To eliminate low quality judgments, we found and assessed obvious low quality questions for each topic. We used these assessments as a filter to remove all judgements from workers who deviated from our judgement (i.e question should have been given a label of 0 for relevance but worker gave it a 3).
For example, for query 136_1-1, we expect that the following question: “Are you looking for a specific web site” will be judged as not relevant or partially relevant. If a worker rated this question as relevant or highly relevant, we would eliminate their judgements across the entire topic.
Based on these crowd-sourced judgements, we generated qrel files for each criteria that questions were judged against. We determined the final judgement for each question based on majority vote amongst crowd-workers (i.e mode). Where there was no clear majority, we based the final judgement on the average of all judgements given by the crowdworkers.
We used Python code to convert all participant runs to TREC style run files, with question texts mapped to Question IDs per the MI Question Bank. Scores for each turn - question pair were gotten from the submitted json run file. Here’s an example of one of the baseline run files:
132_1-1 Q0 Q1856 1 7.498799800872803 bm25_baseline_mi_run
132_1-1 Q0 Q4324 2 6.7779998779296875 bm25_baseline_mi_run
132_1-1 Q0 Q3377 3 4.3618998527526855 bm25_baseline_mi_run
132_1-1 Q0 Q4509 4 4.248300075531006 bm25_baseline_mi_run
132_1-1 Q0 Q2668 5 4.0467000007629395 bm25_baseline_mi_run
We evaluated each submission’s TREC run file with trec_eval. We used a threshold of 2 (i.e -L2) and only the evaluated turns at the intersection of the qrel file and the submission (i.e -c). We did this for all turns, using a complete qrels file (all turns) and a reduced qrel file (just turns that require mixed initiative).
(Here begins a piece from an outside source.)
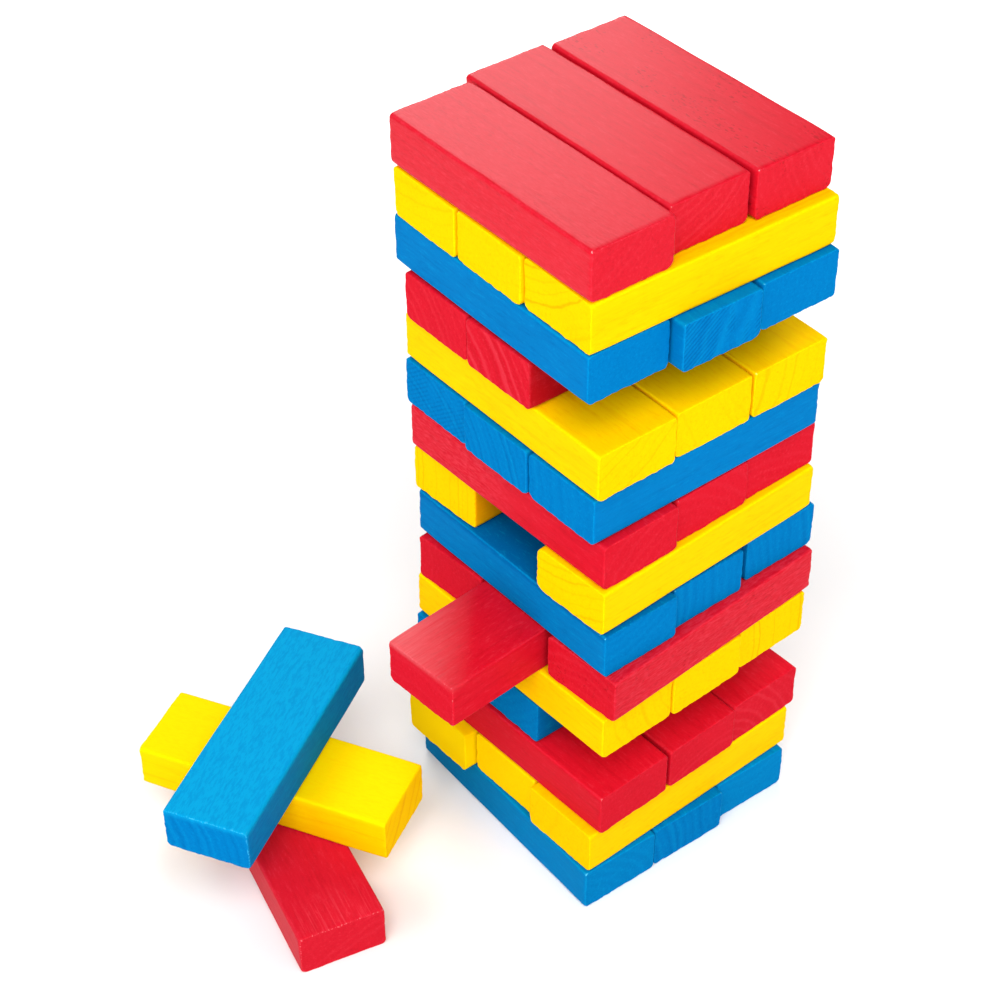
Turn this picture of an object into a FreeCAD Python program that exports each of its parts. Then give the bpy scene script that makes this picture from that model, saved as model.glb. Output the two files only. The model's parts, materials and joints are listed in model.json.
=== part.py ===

Additional evaluation results will also look at the combination of relevance + novelty and diversity. We encourage participants to use the judgments to analyze the behavior of outputs in greater depth.
For each submission to the main task, we crowdsourced relevance, naturalness, and conciseness judgments for the top one response across all turns.
Only the first response with at least one relevant piece of provenance (as judged by NIST assessors) and that occurred in the top 3 ranking were judged.
In crowd sourcing these judgements, we created the following key resources:
- Response Pool: All responses evaluated for each turn. This consists of the top one response for each turn across all runs
- Response Bank: All evaluated responses and their IDs
- Response Runs: Submitted runs converted to TREC run files for ease of evaluation (Provided to participants separately)
- Response QRels: Aggregated judgements (relevance, conciseness, naturalness) for all questions in the Response Pool. These are filtered for turns that have one or more judgement greater than or equal to 2.
Same details as in MI sub task except that all response texts are mapped to IDs.
132_1-1 Q0 R00000 1 0.0 dummytag 132_1-1 Q0 R00263 1 0.0 dummytag 132_1-1 Q0 R00321 1 0.0 dummytag 132_1-1 Q0 R00395 1 0.0 dummytag 132_1-1 Q0 R00585 1 0.0 dummytag 132_1-1 Q0 R00711 1 0.0 dummytag
We asked crowdworkers to evaluate each response on the following criteria:
Relevance: Does the SYSTEM response follow on from previous utterances?
0. Not Relevant - doesn’t follow on from the previous utterances, seems to be completely random, to the current conversation, seems to be a completely different conversation.
1 Partially Relevant - veering off topic, vaguely related, but too divergent from the conversation.
2. Relevant - follows on, but it is not entirely clear why the response is being presented
3.Highly Relevant - directly follows on and it is clear why the response is being presented
Naturalness: Does the response sound human like?
0. No - The response does not sound like something a human would say given the conversation
1. Somewhat, but no - The response is a bit human like. the response somewhat understandable but a non-native speaker with low english skills would have said it
2. Yes (but not completely) - The response is almost human like. The response is well-formed but is not natural
3. Yes - The response is very human like and is something a native speaker would have said.
Conciseness: Does the response adequately follow on from the previous utterances in a concise manner?
0. No. Response is too wordy or too short. Response may also contain lots of irrelevant content or no relevant information at all
1. Somewhat, but no: response is a bit wordy and does not adequately address USER’s utterance (i.e the response is longer than needed)
2. Yes (but not completely): response is brief but not comprehensive (i.e does not adequately address USER’s utterance/query or properly follow on from the conversation)
3. Yes. Response is brief but comprehensive (the response was concise and to the point without too much/little other information)
We followed the same approach used to crowdsource, filter and aggregate judgements for the MI sub task.
Same process with MI run conversion process. However, run files only contain at most three responses per turn, and each response must have been grounded in at least one relevant piece of provenance (as judged by NIST assessors).
Here’s an example from the baseline run:
132_1-1 Q0 R01432 1 1.0 BM25_T5_BART
132_1-5 Q0 R01584 1 1.0 BM25_T5_BART
132_2-1 Q0 R01585 1 1.0 BM25_T5_BART
132_2-7 Q0 R01586 1 1.0 BM25_T5_BART
132_2-11 Q0 R01432 1 1.0 BM25_T5_BART
Same approach followed as for MI sub task, except that we did not consider any subset of turns.